Tripp Logan, PharmD: Comorbidities are pretty unique to each patient. So for a patient who does not have cardiovascular disease but is reporting a high blood glucose, cardiovascular disease may be a secondary preventive approach that we take when the high blood sugar is what we target now.
We found in our practice that comorbidities are so unique among each patient that we need to take those patients uniquely and treat them accordingly. So when somebody presents with multiple chronic conditions and other comorbidities, we need to unpack those individually but then bundle them up with this patient as a whole. Because today in our health care system there’s a silo affect where, say, an endocrinologist treats their specialty, and then the orthopedist treats their specialty, and the pharmacy works with the prescription medications. But what we’re lacking is somebody to bundle this up and come up with an overall care plan for that patient based on all their comorbidities.
So I think that’s a really good place for pharmacy right now and where we try to spend most of our time. If the patient presents with comorbidities with diabetes, then we need to prioritize those comorbidities based upon that individual patient. So yes, all these comorbidities need to be addressed, but sometimes you can’t take a shotgun approach and address everything at once. So these need to be prioritized and the patient has to be brought into this conversation in order to determine how to prioritize. Even though I may think that cardiovascular disease is the most important piece of this and the most acute issue, if the patient is not willing to touch that right now, but they’re willing to look at blood glucose or vice versa, then we need to start where the patient is.

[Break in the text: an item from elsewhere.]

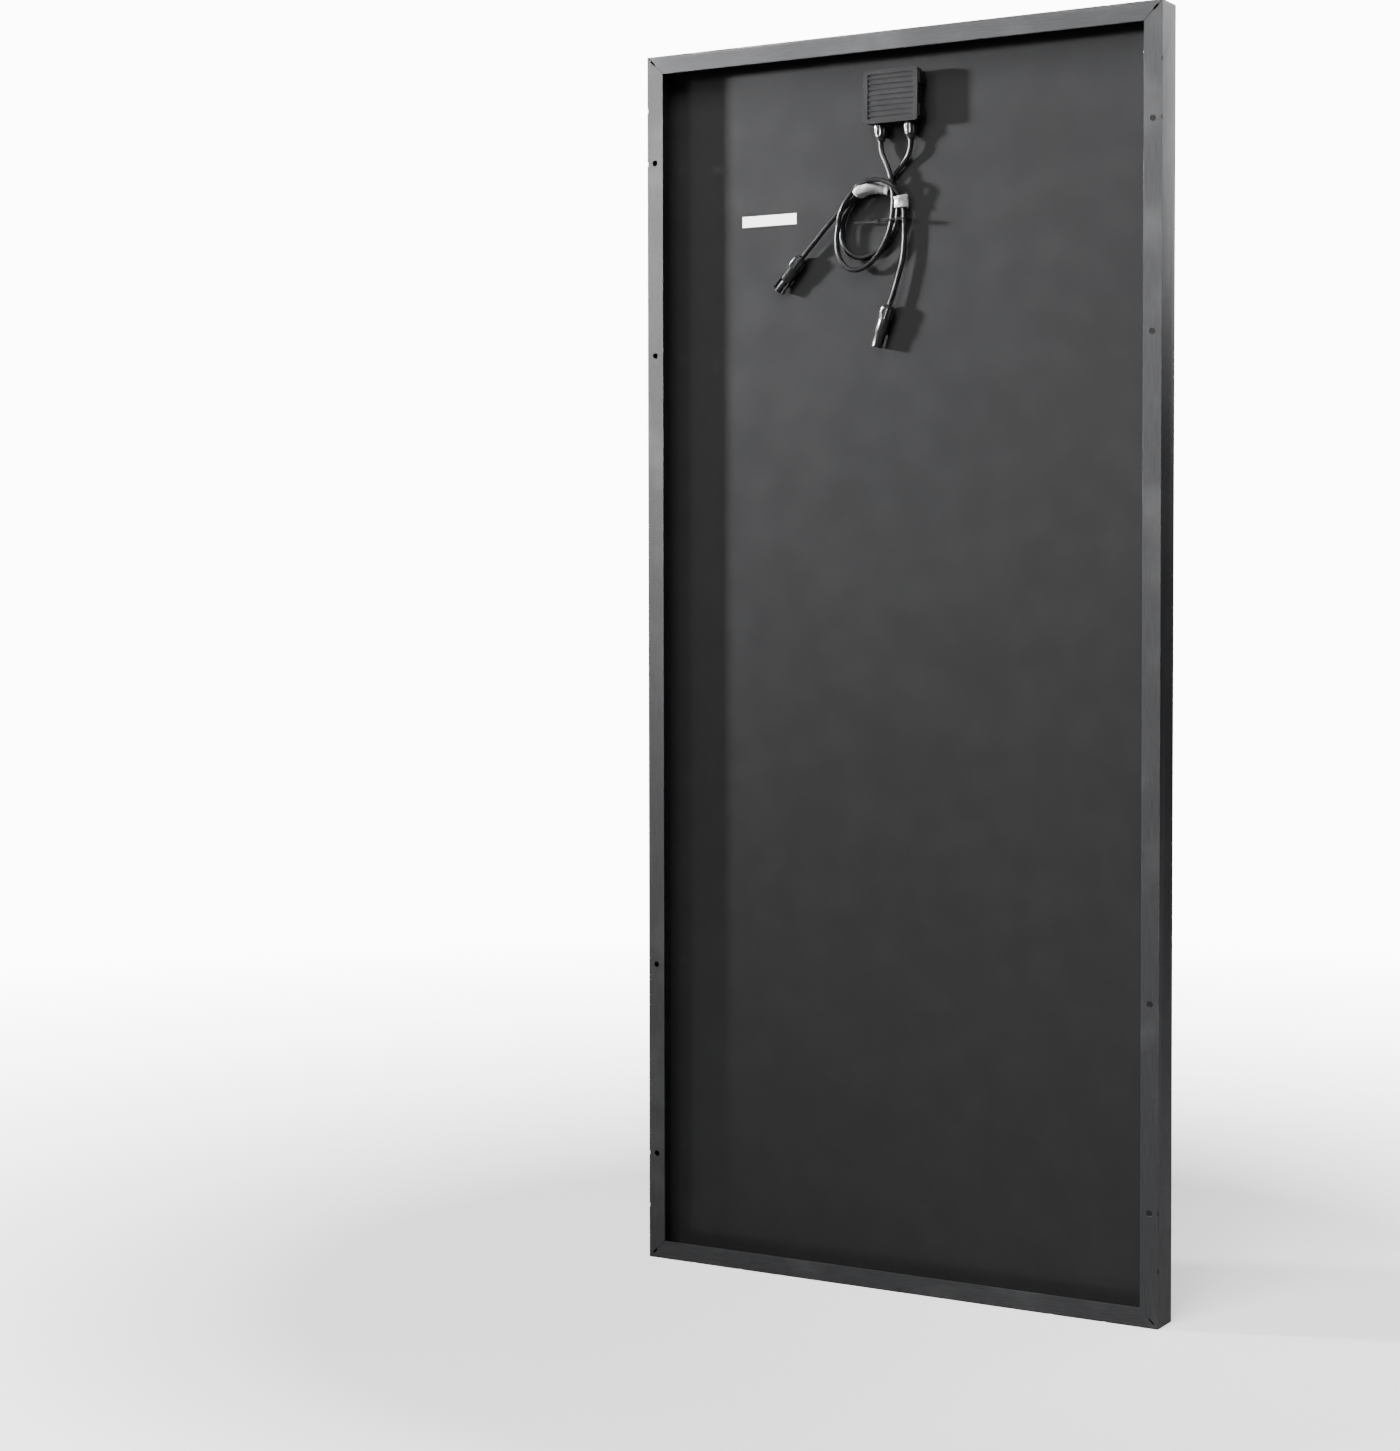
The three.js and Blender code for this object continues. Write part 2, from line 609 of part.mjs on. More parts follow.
/** A copper rail with a clamp block that holds the bare end of one cable. */
function terminal(x) {
  const side = Math.sign(x - BOX_X);
  const innerEdge = BOX_X + side * PLATE_INNER;
  const outerEdge = x + side * RAIL_HALF_WIDTH;
  const plate = block(
    [Math.min(innerEdge, outerEdge), Math.max(innerEdge, outerEdge)],
    TERMINAL_Y,
    [LEAD_SLOT_Z[0], LID_TOP_Z - PLATE_TOP_INSET],
  );
  const clamp = block(
    [x - CLAMP_HALF_WIDTH, x + CLAMP_HALF_WIDTH],
    [TERMINAL_Y[0], CLAMP_FACE_Y],
    CLAMP_SPAN.map((height) => LID_BOTTOM_Z + height),
  );
  const bore = turned(rod(CORE_RADIUS + FIT, 0, HEIGHT), 12);
  return plate.add(clamp).subtract(atGland(bore, x));
}

/** A bypass diode lying across both rails, on bent legs. */
function bypassDiode(z) {
  const body = new THREE.CylinderGeometry(DIODE_RADIUS, DIODE_RADIUS, DIODE_LENGTH, 16);
  body.rotateZ(Math.PI / 2);
  body.translate(BOX_X, DIODE_Y, z);
  const reach = 10.5;
  const wire = 0.6;
  const up = [z - wire, z + wire];
  const crossing = block([BOX_X - reach, BOX_X + reach], [DIODE_Y - wire, DIODE_Y + wire], up);
  const legs = [-reach, reach - 2 * wire].map((x) => block(
    [BOX_X + x, BOX_X + x + 2 * wire],
    [TERMINAL_Y[1] + FIT, DIODE_Y],
    up,
  ));
  return union([solid(body), crossing, ...legs]);
}

function addTerminals() {
  addPart('terminal_positive', terminal(glandX.positive), 'copper');
  addPart('terminal_negative', terminal(glandX.negative), 'copper');
  DIODE_PLACES.forEach((place, index) => {
    addPart(`bypass_diode_${index + 1}`, bypassDiode(LID_BOTTOM_Z + place), 'rubber');
  });
}

// ---------------------------------------------------------------- glands

/** Ribs round a cap nut, for the fingers. */
function gripRibs(radius, [z0, z1]) {
  const ribs = [];
  for (let rib = 0; rib < GRIP_RIBS; rib += 1) {
    const angle = (rib / GRIP_RIBS) * 2 * Math.PI;
    const bar = new THREE.BoxGeometry(1.2, 1.2, z1 - z0);
    bar.rotateZ(Math.PI / 4);
    bar.translate(radius - 0.1, 0, (z0 + z1) / 2);
    bar.rotateZ(angle);
    ribs.push(solid(bar));
  }
  return ribs;
}

function glandNut() {
  const mouth = GLAND_MOUTH_Z;
  const body = turned([
    [CABLE_BORE, mouth],
    [4.6, mouth],
    [5, mouth + 3],
    [GLAND_RADIUS - 0.4, mouth + 6],
    [GLAND_RADIUS - 0.4, GLAND_NUT_TOP_Z],
    [NECK_RADIUS + FIT, GLAND_NUT_TOP_Z],
    [NECK_RADIUS + FIT, mouth + 6.5],
    [CABLE_BORE, mouth + 4],
    [CABLE_BORE, mouth],
  ]);
  return union([body, ...gripRibs(GLAND_RADIUS - 0.4, [mouth + 6.5, GLAND_NUT_TOP_Z - 1])]);
}

function addGlands() {
  const sealTop = NECK_END_Z - FIT;
  const sealBottom = GLAND_MOUTH_Z + 7;
  for (const [pole, x] of Object.entries(glandX)) {
    addPart(`gland_nut_${pole}`, atGland(glandNut(), x), 'box');
    const seal = turned([
      [CABLE_RADIUS + FIT, sealBottom],
      [NECK_RADIUS - FIT, sealBottom],
      [NECK_RADIUS - FIT, sealTop],
      [CABLE_RADIUS + FIT, sealTop],
      [CABLE_RADIUS + FIT, sealBottom],
    ]);
    addPart(`gland_seal_${pole}`, atGland(seal, x), 'rubber');
    const stripped = LID_BOTTOM_Z + STRIP_BACK;
    const held = turned([
      [0, GLAND_MOUTH_Z],
      [CABLE_RADIUS, GLAND_MOUTH_Z],
      [CABLE_RADIUS, stripped],
      [CORE_RADIUS, stripped],
      [CORE_RADIUS, stripped + BARE_LENGTH],
      [0, stripped + BARE_LENGTH],
    ], 16);
    addPart(`cable_${pole}_inner`, atGland(held, x), 'cable');
  }
}

// ---------------------------------------------------------------- free cables

const exitZ = GLAND_MOUTH_Z - FIT;
const positiveStart = [glandX.positive, GLAND_Y, exitZ];
const negativeStart = [glandX.negative, GLAND_Y, exitZ];

// Each connector starts where its cable ends and lies along a direction in X and Z.
const CONNECTORS = {
  positive: { start: [14.3, -3.5, 1163], towards: [16.5, 0, -48] },
  negative: { start: [131, -3.5, 1226], towards: [34, 0, -38] },
};

const leadRoutes = {
  positive: [
    positiveStart, [25.4, -4, 1348], [22, -3, 1339], [16, -1.5, 1326], [11.3, -1.5, 1312],
    [11, -3.5, 1297],
  ],
  negative: [
    negativeStart, [-13.2, -4.3, 1348], [-9, -6, 1340.5], [-2.5, -7.7, 1332], [5, -8.2, 1323.5],
    [12, -8.2, 1313], [18, -8, 1299],
  ],
};

const tailRoutes = {
  positive: [
    [12, 2.8, 1297], [4, 1.5, 1292.5], [-3, -2, 1284], [-5.5, -4, 1271], [-6, -4.5, 1256],
    [-5.5, -4.5, 1238], [-2.5, -4.5, 1216], [2.5, -4.2, 1198], [8, -3.8, 1180],
    CONNECTORS.positive.start,
  ],
  negative: [
    [57, -3, 1288], [68, -1.5, 1287], [80, -1, 1277], [94, -1.5, 1263], [112, -2.5, 1245],
    CONNECTORS.negative.start,
  ],
};

/** The oval that a bundle of turns fills: it leans, so that its top lies towards -X. */
function leaningOval([x, z], { halfWidth, halfHeight, lean }, growth) {
  const width = halfWidth + growth;
  const height = halfHeight + growth;
  const radius = Math.sqrt(width ** 2 - lean ** 2);
  const points = [];
  const steps = 40;
  for (let step = 0; step < steps; step += 1) {
    const angle = (step / steps) * 2 * Math.PI;
    const across = radius * Math.cos(angle) - lean * Math.sin(angle);
    points.push(new THREE.Vector2(x + across, z + height * Math.sin(angle)));
  }
  return points;
}

/** The closed outer shape of the coil, grown by a margin on every side. */
function coilBody(margin = 0) {
  const outline = new THREE.Shape(leaningOval(COIL_CENTRE, COIL_OUTSIDE, margin));
  outline.holes.push(new THREE.Path(leaningOval(COIL_CENTRE, COIL_INSIDE, -margin)));
  return slab(outline, [COIL_BACK_Y - margin, COIL_FRONT_Y + margin]);
}

function addCables() {
  const coil = coilBody();
  const clearOfCoil = coilBody(FIT);
  for (const pole of ['positive', 'negative']) {
    addPart(`cable_${pole}_lead`, cableTube(leadRoutes[pole], 12).subtract(clearOfCoil), 'cable');
    const { start, towards } = CONNECTORS[pole];
    const tail = cableTube(tailRoutes[pole], pole === 'positive' ? 20 : 12);
    addPart(`cable_${pole}_tail`, tail.subtract(clearOfCoil), 'cable');
    addConnector(pole, start, towards);
  }
  addPart('cable_coil', coil, 'cable');

  const sleeve = coilBody(FIT + WRAP_THICK).subtract(clearOfCoil);
  const wideWrap = block(WIDE_WRAP_ACROSS, [FRONT_Y, BACK_Y], WIDE_WRAP_UP);
  addPart('cable_wrap_wide', sleeve.intersect(wideWrap), 'wrap');

  const clearOfTail = cableTube(tailRoutes.positive, 20, CABLE_RADIUS + SMALL_WRAP_CLEARANCE);
  const smallWrap = block(SMALL_WRAP.across, SMALL_WRAP.depth, SMALL_WRAP.up);
  addPart('cable_wrap_small', without(smallWrap, [clearOfCoil, clearOfTail]), 'wrap');

  const band = block(TIE_BAND.across, TIE_BAND.depth, TIE_BAND.up);
  const bound = block(
    shrink(TIE_BAND.across, TIE_BAND.thick),
    shrink(TIE_BAND.depth, TIE_BAND.thick),
    shrink(TIE_BAND.up, -1),
  );
  const end = block([TIE_BAND.across[1] - 0.5, TIE_END.tip], TIE_END.depth, TIE_BAND.up);
  const head = block(TIE_HEAD.across, TIE_HEAD.depth, TIE_HEAD.up);
  addPart('cable_tie', union([band.subtract(bound), end, head]), 'rubber');
}

// ---------------------------------------------------------------- connectors

const NUT_LENGTH = 17;
const BARREL_END = 36;
const CONNECTOR_LENGTH = 51;

function connectorBody(pole) {
  const neck = CONNECTOR_RADIUS - 2.2;
  const nose = pole === 'positive' ? 6.4 : 4.2;
  const bore = pole === 'positive' ? 4.4 : 2.9;
  const body = turned([
    [CABLE_BORE, 6.5],
    [neck, 6.5],
    [neck, NUT_LENGTH + FIT],
    [CONNECTOR_RADIUS - 0.4, NUT_LENGTH + FIT],
    [CONNECTOR_RADIUS - 0.4, BARREL_END - 2],
    [nose, BARREL_END],
    [nose, CONNECTOR_LENGTH],
    [bore, CONNECTOR_LENGTH],
    [bore, BARREL_END - 3],
    [2.3, BARREL_END - 3],
    [2.3, 14],
    [CABLE_BORE, 12],
    [CABLE_BORE, 6.5],
  ]);
  if (pole === 'positive') {
    const windows = block([-9, 9], [-2, 2], [BARREL_END + 3, BARREL_END + 9]);
    return body.subtract(windows);
  }
  const arms = [-1, 1].map((side) => {
    const x = side > 0 ? [5.6, 7.6] : [-7.6, -5.6];
    const hook = side > 0 ? [7, 8.6] : [-8.6, -7];
    const arm = block(x, [-2.6, 2.6], [BARREL_END - 4, CONNECTOR_LENGTH - 1]);
    return arm.add(block(hook, [-2.6, 2.6], [CONNECTOR_LENGTH - 5, CONNECTOR_LENGTH - 2]));
  });
  return union([body, ...arms]);
}

function connectorNut() {
  const neck = CONNECTOR_RADIUS - 2.2 + FIT;
  const radius = CONNECTOR_RADIUS - 0.4;
  const body = turned([
    [CABLE_BORE, 0],
    [4.8, 0],
    [radius, 3.5],
    [radius, NUT_LENGTH],
    [neck, NUT_LENGTH],
    [neck, 3.4],
    [CABLE_BORE, 2.4],
    [CABLE_BORE, 0],
  ]);
  return union([body, ...gripRibs(radius, [4, NUT_LENGTH - 1])]);
}

/** One free connector: its own +Z runs from the cable to the mating face. */
function addConnector(pole, start, towards) {
  const connector = new THREE.Group();
  connector.position.set(...start);
  const direction = new THREE.Vector3(...towards).normalize();
  connector.quaternion.setFromUnitVectors(new THREE.Vector3(0, 0, 1), direction);
  connector.translateZ(FIT);
  panel.add(connector);
  addPart(`connector_${pole}_body`, connectorBody(pole), 'box', connector);
  addPart(`connector_${pole}_nut`, connectorNut(), 'box', connector);
  const contact = turned([[0, 12.5], [1.9, 14.5], [1.9, 46], [0, 47.5]], 12);
  addPart(`connector_${pole}_contact`, contact, 'copper', connector);
  const seal = turned([
    [CABLE_RADIUS + FIT, 3.8],
    [5.4, 3.8],
    [5.4, 6.1],
    [CABLE_RADIUS + FIT, 6.1],
    [CABLE_RADIUS + FIT, 3.8],
  ]);
  addPart(`connector_${pole}_seal`, seal, 'rubber', connector);
}

addFrame();
addCornerKeys();
addLaminate();
addJunctionBox();
addTerminals();
addGlands();
addCables();

export default panel;
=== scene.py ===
"""The looks of a framed solar panel: finishes, softened edges, cables, film wraps, floor and light.

Lengths are metres unless a name ends in _mm. The glass faces -Y and the junction box +Y.
"""

import math

import bmesh
import bpy
from mathutils import Matrix, Vector, noise
from mathutils.geometry import interpolate_bezier


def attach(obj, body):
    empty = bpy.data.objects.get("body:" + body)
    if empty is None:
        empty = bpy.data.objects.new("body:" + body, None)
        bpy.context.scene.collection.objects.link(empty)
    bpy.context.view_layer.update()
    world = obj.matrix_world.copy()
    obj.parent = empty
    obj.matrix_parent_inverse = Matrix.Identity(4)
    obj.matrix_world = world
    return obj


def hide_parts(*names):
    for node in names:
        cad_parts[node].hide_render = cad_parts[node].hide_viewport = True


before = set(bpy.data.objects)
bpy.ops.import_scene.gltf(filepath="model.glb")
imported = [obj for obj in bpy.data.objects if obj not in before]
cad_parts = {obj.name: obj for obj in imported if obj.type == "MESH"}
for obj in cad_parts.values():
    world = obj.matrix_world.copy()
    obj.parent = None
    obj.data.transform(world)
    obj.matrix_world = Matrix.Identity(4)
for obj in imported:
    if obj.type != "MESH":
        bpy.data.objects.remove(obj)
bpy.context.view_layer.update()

MM = 0.001
PANEL = "panel"
HEIGHT = 1.48

# Half-cut cells in four strings, counted from the bottom and from -X.
CELL_WIDTH = 0.15875
CELL_HEIGHT = CELL_WIDTH / 2
STRINGS = 4
ROWS = 18
STRING_PITCH = CELL_WIDTH + 0.0026
ROW_PITCH = CELL_HEIGHT + 0.001
CELLS_LEFT = -(CELL_WIDTH + (STRINGS - 1) * STRING_PITCH) / 2
CELLS_BOTTOM = (HEIGHT - CELL_HEIGHT - (ROWS - 1) * ROW_PITCH) / 2
RIBBONS = 9
RIBBON_PITCH = 0.01724


def place_mm(points):
    """Points in millimetres as vectors in metres."""
    return [Vector(point) * MM for point in points]


# ---------------------------------------------------------------- camera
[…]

Having tighter glycemic control is definitely a goal for the patients who we see. We find this very challenging. Glycemic control in itself is typically our goal. And if we get to the point where patients are really responding to what we’re helping them achieve, then we push for tighter glycemic control.
We had several patients. Off the top of my mind I can think of several who have had hypoglycemic episodes and are very fearful of tighter glycemic control. So we try to frame that maybe with different language than tighter glycemic control. We’ll say, we’ll set your goal blood sugar levels a few points lower. We’ll try to explain to the patient, help them work through what scenarios may occur if they do have a hypoglycemic episode. But the literature definitely states that tighter glycemic control leads to better outcomes for patients, which is what we’re always driving for.
But if we’ve got a patient with a blood glucose that’s way out of control with a lot of comorbidities, we’re not immediately going for tighter glycemic control. We’re going to start unpacking every single problem that they have, starting with the highest risk and the low hanging fruit, working toward the glycemic control, and then our next step is tighter glycemic control.